やはり、死線を潜り抜けるような戦いは、1度もした事がないのでしょう。
「手加減して脚だけを狙ってあげました。
私がその気なら、喉を突いて殺す事もできたのですよ。
そんな腕では、私のお兄様達どころか、分家の女子供にも勝てませんよ!」
「ウォオオオオオ!」
よほど恥ずかしかったのでしょう。
右大腿骨を粉砕されたにもかかわらず、大声をあげて立ち上がろうとしました。
ですが、右大腿部を粉砕骨折していては立つ事などできません。
無様に何度もひっくり返り、地面を這いずり回るだけです。
「見るに耐えませんね!
もう諦めて降参されてはいかがですか?
どうしても戦いたいと言われるのなら、騎士の情けです。
介添の騎士に助けてもらう事を許してあげます」
「あああああ!」
頭の悪さは認められても、騎士として弱い事は認められないのでしょう。
支えようとした介添騎士を振り払い、這うようにして馬に跨りました。
馬は誰かに調教してもらったのでしょうか?
無様で身勝手な主が背に跨るまで、じっと我慢しています。
賢い子ですね、私がもらってあげましょう。
「死ね!」
先ほどまでは私を捕らえる事でちっぽけな自尊心を守る気だったのでしょうが、今は私を殺す事で自分の弱さから目を背けようとしています。
本当に情けない男です。
こんな男に大切な国境の護りを任せなければいけないとは、哀しすぎます。
グワッシャーン!
今度は左肩関節を粉砕してあげました。
普通の魔術治療では絶対に元通りにはなりません。
整復する事ができなくては、ケガは治っても関節としては意味を成しません。
骨は繋がっても、バラバラになった骨全ての間に骨質が再生して癒着してしまい、肩関節がピクリとも動かなくなるのです。
どうしても元通りにしたいのなら、左胸部から左腕を斬り落とし、普通では絶対に手に入らない最高級回復薬を飲むしかありません。

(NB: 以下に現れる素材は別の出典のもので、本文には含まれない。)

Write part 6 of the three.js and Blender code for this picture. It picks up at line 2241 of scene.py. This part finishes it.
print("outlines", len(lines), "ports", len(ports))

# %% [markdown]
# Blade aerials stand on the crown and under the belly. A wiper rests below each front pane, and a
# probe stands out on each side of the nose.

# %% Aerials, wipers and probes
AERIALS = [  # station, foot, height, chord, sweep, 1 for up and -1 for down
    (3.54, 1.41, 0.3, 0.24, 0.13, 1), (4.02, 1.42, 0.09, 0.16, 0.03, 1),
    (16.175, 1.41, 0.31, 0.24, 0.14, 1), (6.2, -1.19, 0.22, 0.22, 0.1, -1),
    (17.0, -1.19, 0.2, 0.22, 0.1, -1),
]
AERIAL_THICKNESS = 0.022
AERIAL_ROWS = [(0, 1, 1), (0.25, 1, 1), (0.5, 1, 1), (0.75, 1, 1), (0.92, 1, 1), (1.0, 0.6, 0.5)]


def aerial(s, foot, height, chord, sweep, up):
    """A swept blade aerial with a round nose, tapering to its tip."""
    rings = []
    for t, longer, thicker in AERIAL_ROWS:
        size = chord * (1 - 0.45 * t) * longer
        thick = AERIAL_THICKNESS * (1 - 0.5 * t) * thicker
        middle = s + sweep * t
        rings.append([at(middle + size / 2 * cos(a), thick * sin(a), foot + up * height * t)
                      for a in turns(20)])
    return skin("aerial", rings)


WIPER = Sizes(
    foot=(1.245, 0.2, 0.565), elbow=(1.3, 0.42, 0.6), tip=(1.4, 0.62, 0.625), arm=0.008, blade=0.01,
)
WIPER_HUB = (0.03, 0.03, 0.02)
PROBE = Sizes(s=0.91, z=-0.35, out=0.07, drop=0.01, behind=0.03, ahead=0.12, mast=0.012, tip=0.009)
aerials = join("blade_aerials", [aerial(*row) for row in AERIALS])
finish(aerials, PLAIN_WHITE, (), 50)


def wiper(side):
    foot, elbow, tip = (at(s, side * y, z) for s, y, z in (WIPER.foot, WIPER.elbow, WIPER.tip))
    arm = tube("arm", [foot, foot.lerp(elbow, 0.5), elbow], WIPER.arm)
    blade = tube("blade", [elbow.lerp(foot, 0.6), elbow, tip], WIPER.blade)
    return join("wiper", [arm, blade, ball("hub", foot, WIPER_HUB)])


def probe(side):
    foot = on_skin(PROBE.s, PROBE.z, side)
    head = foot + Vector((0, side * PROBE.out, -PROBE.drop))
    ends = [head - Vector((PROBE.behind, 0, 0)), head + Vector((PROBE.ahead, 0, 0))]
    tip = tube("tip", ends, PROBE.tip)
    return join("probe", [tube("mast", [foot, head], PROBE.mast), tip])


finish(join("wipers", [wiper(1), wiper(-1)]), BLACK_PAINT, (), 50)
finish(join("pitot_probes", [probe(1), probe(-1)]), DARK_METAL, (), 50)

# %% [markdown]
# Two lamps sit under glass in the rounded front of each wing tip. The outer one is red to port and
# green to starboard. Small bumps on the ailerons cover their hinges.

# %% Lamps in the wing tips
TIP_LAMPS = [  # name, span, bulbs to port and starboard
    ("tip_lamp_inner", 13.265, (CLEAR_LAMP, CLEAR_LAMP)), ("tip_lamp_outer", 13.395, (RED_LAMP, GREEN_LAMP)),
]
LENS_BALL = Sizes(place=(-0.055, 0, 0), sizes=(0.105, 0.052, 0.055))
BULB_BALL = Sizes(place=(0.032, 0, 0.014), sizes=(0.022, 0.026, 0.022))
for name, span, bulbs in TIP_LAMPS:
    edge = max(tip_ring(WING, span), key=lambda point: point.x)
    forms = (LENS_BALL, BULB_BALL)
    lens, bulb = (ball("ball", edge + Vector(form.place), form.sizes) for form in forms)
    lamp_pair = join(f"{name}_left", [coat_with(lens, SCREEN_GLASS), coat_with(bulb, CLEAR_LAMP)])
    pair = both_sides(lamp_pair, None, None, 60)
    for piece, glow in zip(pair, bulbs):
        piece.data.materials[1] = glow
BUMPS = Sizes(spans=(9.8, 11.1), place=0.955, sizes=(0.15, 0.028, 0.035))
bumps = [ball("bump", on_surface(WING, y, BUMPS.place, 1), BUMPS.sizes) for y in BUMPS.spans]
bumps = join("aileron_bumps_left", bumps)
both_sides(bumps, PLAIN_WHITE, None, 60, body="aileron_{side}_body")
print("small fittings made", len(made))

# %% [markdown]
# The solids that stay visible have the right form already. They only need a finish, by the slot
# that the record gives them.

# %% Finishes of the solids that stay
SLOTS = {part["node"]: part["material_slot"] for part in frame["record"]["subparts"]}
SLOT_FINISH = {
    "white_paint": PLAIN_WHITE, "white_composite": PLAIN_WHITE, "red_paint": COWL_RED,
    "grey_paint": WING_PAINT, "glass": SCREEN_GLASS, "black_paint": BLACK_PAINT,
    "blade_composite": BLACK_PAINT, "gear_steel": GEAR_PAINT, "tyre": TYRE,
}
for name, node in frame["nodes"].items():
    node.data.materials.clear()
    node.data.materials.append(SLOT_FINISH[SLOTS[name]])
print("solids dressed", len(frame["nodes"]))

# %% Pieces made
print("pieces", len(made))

そのような回復薬が作れるのは、南北両大陸を併せても私だけです。
「これでお終いですか?
何と情けない。
わざと負けてくれる家臣や寄子だけを相手をしていたのでしょうね。
それで王国最強を名乗るなんて、恥かしくないのですか?」
「ワァアアアアア!」
アリギエーリ侯爵が半狂乱になっています。
唯一のプライドも粉々に砕かれたんですから、仕方がない事でしょう。
ですが、ここで止める訳にはいきません。
もう2度とこのような当主が国境を守る事になってはいけないのです。
もう3年、いえ、2年遅かったら、アリギエーリ侯爵は完全に側近の言い成りになっていたでしょう。